## Task requirements:
Where a line of the listing below includes the word "Identity", reproduce that line.

## Collected data:
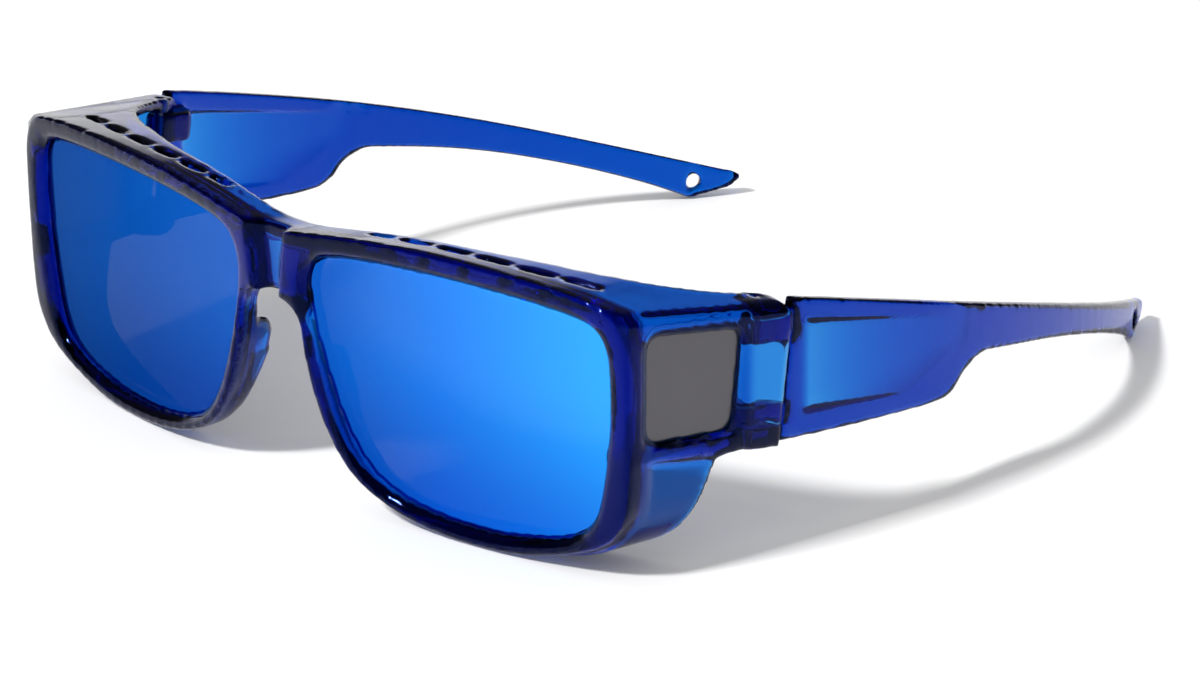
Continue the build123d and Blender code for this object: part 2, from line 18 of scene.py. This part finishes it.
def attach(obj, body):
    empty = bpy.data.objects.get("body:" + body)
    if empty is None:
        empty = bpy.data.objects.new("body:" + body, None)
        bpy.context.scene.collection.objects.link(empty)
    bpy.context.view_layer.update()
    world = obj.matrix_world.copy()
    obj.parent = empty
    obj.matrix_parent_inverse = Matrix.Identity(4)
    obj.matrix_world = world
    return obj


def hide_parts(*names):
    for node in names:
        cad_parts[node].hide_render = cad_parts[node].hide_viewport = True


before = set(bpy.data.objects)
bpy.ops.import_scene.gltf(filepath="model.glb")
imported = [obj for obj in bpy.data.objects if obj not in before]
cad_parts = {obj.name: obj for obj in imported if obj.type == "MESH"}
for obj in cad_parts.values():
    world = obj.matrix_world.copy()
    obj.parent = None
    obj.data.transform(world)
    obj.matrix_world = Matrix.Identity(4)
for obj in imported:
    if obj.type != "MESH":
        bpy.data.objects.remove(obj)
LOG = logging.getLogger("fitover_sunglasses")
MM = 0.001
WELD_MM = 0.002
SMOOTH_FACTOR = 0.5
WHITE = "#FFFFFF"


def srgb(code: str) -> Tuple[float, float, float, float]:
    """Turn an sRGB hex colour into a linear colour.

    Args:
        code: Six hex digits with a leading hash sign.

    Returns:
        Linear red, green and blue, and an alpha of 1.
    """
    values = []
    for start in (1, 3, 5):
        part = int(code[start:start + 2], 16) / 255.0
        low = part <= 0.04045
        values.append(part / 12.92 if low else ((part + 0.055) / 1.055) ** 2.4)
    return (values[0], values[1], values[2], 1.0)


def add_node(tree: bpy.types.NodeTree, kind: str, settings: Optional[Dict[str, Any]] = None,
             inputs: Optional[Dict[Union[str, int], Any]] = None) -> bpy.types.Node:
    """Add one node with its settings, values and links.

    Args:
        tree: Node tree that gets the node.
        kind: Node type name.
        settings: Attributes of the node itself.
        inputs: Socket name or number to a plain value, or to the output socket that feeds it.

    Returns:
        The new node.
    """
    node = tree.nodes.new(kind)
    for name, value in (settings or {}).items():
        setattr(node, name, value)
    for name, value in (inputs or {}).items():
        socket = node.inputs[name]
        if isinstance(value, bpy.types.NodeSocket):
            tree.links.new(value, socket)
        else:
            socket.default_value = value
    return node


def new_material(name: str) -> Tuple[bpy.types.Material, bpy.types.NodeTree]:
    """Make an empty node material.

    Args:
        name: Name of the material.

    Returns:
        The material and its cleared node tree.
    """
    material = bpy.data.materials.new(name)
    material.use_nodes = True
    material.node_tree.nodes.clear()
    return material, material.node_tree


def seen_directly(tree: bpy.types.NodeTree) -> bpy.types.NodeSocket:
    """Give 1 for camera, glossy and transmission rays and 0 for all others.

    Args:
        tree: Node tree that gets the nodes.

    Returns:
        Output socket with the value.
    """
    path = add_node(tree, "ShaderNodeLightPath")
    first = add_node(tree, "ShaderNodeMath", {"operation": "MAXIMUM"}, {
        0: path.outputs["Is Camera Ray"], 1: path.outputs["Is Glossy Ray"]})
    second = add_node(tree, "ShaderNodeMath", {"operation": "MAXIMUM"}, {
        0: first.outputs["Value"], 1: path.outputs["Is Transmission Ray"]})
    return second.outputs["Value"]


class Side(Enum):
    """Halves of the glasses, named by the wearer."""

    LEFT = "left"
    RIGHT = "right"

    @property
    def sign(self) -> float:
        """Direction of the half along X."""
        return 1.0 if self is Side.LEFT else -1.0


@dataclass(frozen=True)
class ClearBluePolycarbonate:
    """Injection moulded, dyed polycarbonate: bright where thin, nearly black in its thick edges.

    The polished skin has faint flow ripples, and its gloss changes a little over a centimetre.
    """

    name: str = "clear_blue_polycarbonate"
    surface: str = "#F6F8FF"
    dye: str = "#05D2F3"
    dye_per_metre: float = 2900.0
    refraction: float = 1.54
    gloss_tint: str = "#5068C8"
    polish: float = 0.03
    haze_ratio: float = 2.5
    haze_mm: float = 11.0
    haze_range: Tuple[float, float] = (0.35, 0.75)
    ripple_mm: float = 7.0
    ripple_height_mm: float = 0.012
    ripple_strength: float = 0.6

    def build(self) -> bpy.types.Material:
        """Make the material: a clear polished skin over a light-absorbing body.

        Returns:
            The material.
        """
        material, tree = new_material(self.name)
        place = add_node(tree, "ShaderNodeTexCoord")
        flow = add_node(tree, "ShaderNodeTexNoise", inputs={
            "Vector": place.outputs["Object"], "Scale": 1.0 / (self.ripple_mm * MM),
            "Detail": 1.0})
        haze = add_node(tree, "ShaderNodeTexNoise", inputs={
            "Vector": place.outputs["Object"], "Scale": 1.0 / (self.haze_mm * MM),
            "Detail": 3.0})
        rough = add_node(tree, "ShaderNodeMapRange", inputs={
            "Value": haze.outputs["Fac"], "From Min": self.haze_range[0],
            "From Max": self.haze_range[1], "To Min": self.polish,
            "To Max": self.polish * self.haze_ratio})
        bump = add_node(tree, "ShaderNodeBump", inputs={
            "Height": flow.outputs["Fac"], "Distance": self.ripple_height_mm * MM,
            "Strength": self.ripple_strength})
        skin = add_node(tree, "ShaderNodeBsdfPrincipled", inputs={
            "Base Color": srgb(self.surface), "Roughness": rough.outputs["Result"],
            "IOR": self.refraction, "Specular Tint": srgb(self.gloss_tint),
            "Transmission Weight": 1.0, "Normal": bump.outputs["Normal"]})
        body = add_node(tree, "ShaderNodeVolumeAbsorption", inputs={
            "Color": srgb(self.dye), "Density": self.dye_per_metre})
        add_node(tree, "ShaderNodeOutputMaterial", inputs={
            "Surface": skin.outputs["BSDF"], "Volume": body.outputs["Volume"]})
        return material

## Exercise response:
    obj.matrix_parent_inverse = Matrix.Identity(4)
    obj.matrix_world = Matrix.Identity(4)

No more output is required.